Just few months ahead the news about COVID-19 started spreading in media and around, I was lying down in a beach with my lover, having deep conversations with new kind of friends, exploring new rides and living my final semester to the fullest.
The month of March was so tough for making choices, whether to stay or to go, whether to be at the moment or to think about future. Well, I chose my first instinct and that was to leave Thailand as my final semester was coming to an end and at the same the COVID-19 news were giving me panic attacks, which led me to decide that I need to return home for my well-being. Anyhow in May I had to return Nepal after graduation, but March seemed too early. It seemed too early to bid goodbye to my independence, freedom and memories stuck with this place.
This time I was not returning home for a summer holiday or winter break, I was returning for settling, finding new adjustments and to be precise, it felt like returning back to reality. As always being back to home felt a bit overwhelming, but as the day passed by, I started losing track of myself. I was not the same "Motivated and Independent Melissa", rather I was turning into "Lazy, Anxious and Confused Melissa".
Being back home felt like being back to safe space with a little roof at the same time being back to responsibilities and duties. I wanted to have a 3 month trip for meditation and isolation after graduation, but due to this pandemic, I feared travelling anywhere. Hence, I tried meditating indoors but it was not that helpful. Likewise, after graduation, I wanted to focus the early 3 months in self care, gym and keeping my body image perfect. Phew! I tried to make it consistent, but failed at it too. So nothing has been going according to how I wanted my May-June and July to go. I feel so weird about how I am planning my life with agendas. I am assuming this personality is coming from the experiences of me living abroad for 6 years of my life, where I always worked according to short term and long term plans.

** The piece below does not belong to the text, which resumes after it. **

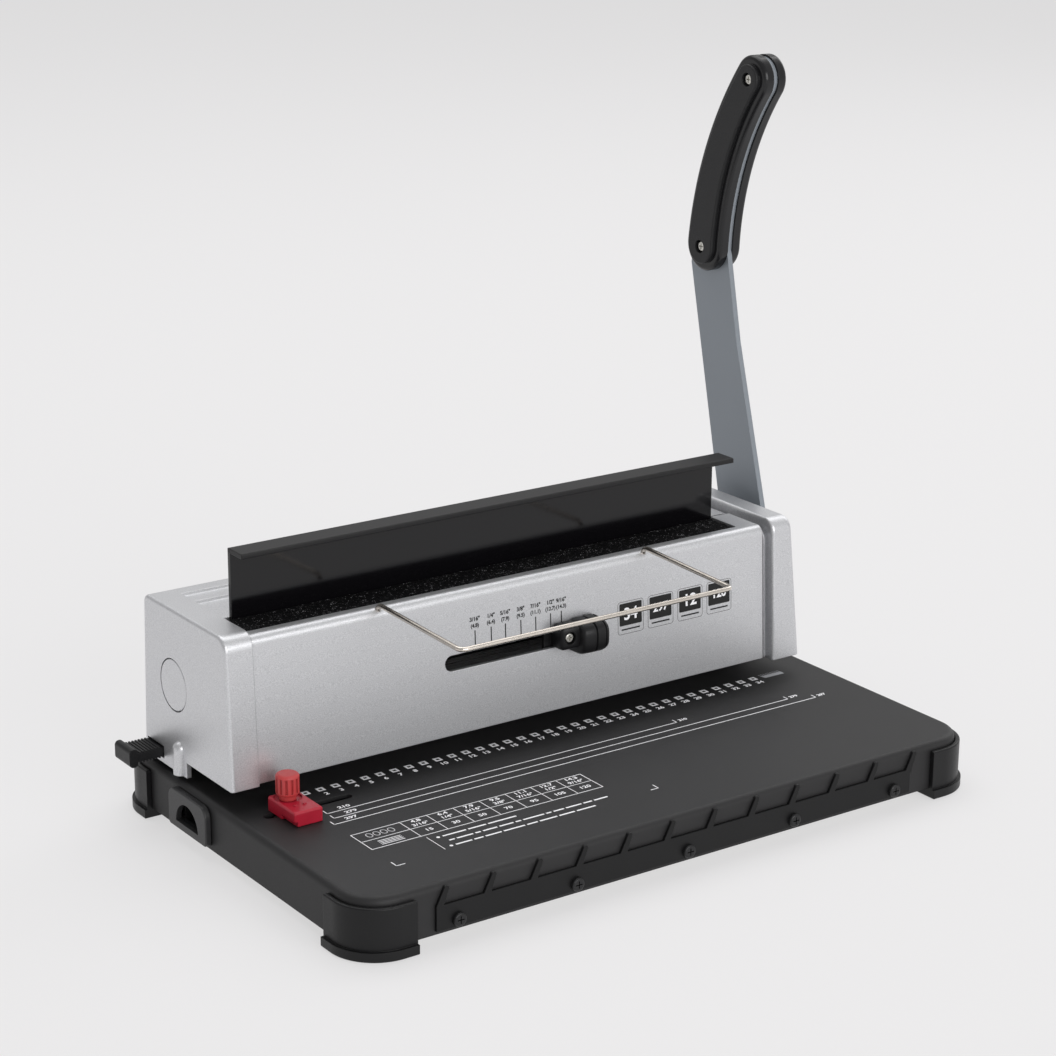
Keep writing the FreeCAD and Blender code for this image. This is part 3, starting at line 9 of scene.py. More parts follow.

At this point, I just feel clueless. None of the places, where I have applied for vacancies have responded. Or maybe, I just dont feel like applying sometimes. Deadlines freak me out. I just feel like attaching the CV and submitting applications, just for the sake of telling my mind that I did apply. I am not giving proper attention to this important part of my life, where I have to apply for my first job. I am just feeling more and more anxious day by day.
I just don't know when will I stop feeling this way! I NEED A BREAK FROM THESE PANDEMIC BLUES.